• Requirements: Tally how many lines of these entries hold the string "joints". Return the number alone.

• Data extracted from a collection:

---

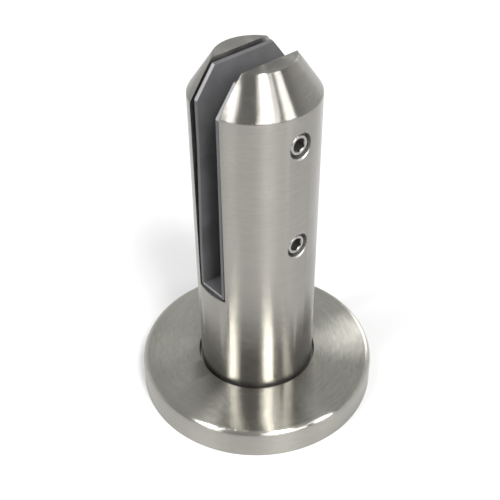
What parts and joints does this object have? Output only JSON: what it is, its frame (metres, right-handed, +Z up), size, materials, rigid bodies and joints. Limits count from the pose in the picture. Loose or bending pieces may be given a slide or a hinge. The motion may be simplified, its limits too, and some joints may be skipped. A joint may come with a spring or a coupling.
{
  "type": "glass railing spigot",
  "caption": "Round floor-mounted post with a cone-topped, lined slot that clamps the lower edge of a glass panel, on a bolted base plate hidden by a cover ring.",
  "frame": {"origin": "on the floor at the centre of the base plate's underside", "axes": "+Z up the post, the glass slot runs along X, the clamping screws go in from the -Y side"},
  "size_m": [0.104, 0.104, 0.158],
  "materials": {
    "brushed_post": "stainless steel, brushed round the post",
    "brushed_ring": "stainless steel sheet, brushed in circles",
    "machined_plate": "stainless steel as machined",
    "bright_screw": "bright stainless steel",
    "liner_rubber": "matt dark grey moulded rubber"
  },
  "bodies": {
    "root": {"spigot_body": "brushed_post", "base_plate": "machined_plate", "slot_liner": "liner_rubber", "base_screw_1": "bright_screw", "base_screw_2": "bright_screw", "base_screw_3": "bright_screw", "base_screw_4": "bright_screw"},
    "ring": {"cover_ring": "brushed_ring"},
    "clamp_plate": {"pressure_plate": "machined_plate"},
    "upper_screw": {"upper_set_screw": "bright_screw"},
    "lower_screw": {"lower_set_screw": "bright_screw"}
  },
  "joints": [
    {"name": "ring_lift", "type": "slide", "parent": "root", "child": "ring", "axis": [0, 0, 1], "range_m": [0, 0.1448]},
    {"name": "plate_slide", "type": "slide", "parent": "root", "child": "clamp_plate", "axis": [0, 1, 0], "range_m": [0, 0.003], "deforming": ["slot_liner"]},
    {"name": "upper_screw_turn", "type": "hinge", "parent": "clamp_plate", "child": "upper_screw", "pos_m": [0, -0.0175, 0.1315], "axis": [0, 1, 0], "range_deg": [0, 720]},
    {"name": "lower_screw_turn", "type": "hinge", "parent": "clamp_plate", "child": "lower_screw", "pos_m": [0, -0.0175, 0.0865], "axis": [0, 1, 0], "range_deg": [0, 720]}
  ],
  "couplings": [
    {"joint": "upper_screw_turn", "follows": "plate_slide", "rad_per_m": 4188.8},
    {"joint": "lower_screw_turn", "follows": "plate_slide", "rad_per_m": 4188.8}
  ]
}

---

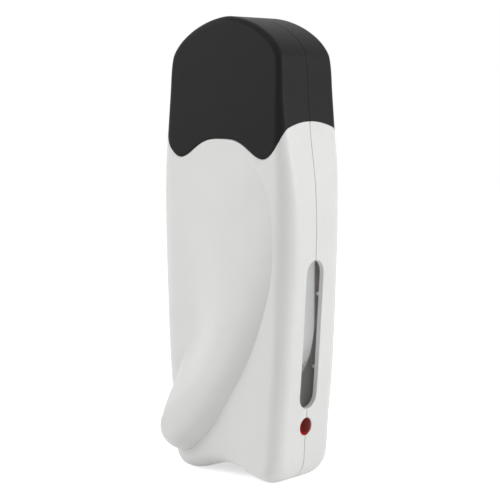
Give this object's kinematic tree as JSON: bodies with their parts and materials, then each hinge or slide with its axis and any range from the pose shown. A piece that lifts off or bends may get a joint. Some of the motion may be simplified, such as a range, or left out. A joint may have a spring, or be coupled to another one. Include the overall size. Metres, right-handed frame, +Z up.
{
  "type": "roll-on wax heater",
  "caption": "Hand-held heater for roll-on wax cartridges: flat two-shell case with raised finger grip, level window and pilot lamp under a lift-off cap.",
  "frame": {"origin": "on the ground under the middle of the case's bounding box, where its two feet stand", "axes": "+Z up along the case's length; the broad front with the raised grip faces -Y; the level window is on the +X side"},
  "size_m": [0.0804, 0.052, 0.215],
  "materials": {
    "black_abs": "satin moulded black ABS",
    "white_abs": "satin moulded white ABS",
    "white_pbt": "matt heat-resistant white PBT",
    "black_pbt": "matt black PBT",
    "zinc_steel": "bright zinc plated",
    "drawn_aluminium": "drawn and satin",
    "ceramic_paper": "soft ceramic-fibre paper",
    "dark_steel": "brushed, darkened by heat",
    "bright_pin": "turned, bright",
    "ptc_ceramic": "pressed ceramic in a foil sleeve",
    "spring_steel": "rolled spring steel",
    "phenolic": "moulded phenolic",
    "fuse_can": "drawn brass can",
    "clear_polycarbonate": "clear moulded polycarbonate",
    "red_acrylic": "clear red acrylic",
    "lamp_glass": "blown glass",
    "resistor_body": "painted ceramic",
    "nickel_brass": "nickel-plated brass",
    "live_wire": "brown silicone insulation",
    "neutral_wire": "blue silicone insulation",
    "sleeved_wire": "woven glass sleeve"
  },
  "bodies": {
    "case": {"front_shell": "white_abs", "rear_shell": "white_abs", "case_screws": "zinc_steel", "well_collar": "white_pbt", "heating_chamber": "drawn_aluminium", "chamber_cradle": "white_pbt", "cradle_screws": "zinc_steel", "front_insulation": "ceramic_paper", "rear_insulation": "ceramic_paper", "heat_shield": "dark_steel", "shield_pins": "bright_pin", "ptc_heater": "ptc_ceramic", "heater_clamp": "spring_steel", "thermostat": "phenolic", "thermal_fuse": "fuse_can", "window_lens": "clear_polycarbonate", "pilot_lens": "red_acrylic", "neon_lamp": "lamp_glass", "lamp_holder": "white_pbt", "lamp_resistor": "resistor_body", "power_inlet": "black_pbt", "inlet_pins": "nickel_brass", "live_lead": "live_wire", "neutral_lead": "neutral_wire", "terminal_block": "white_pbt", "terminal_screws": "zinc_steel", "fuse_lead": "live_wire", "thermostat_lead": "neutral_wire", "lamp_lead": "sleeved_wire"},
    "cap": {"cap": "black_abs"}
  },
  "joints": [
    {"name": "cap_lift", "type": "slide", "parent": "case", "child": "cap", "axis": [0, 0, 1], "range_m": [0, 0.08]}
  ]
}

---

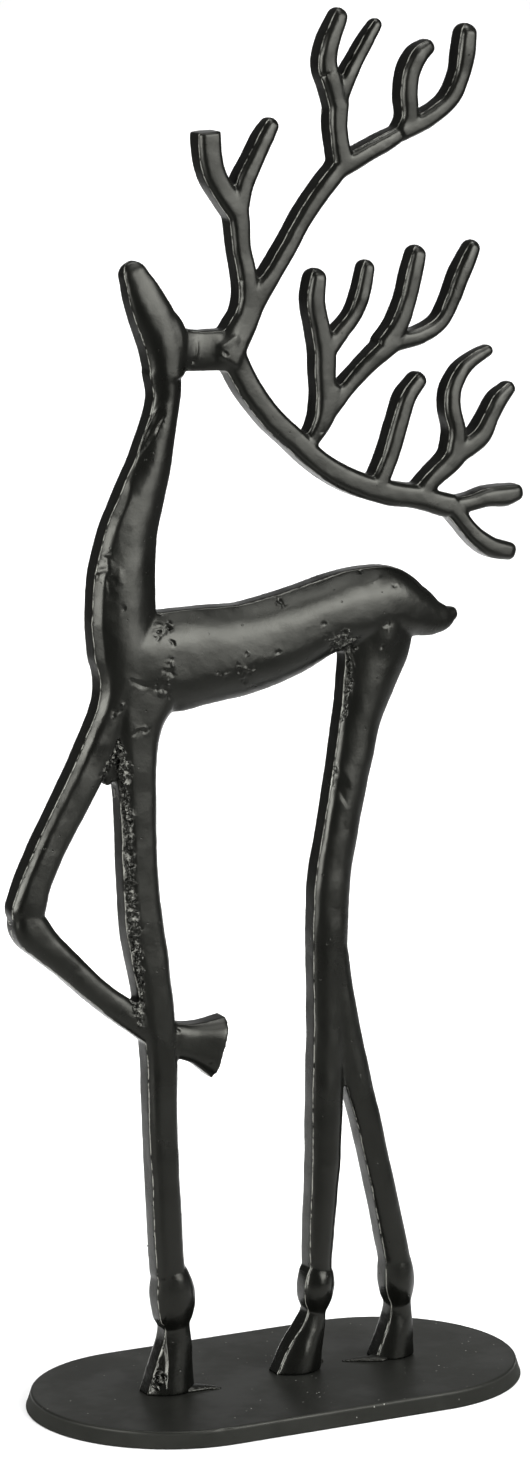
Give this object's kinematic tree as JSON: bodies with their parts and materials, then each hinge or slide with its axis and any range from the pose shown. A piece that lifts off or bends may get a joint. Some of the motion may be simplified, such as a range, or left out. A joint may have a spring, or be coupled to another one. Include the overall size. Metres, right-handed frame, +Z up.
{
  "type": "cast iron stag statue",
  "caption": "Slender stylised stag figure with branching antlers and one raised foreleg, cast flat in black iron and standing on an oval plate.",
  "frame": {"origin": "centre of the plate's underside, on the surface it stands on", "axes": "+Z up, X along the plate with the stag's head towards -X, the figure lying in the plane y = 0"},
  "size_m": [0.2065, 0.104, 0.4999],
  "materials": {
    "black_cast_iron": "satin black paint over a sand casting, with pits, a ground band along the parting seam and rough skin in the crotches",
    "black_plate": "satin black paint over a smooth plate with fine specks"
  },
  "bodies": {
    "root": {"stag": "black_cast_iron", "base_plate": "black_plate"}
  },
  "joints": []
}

---

• Result of this exercise: 4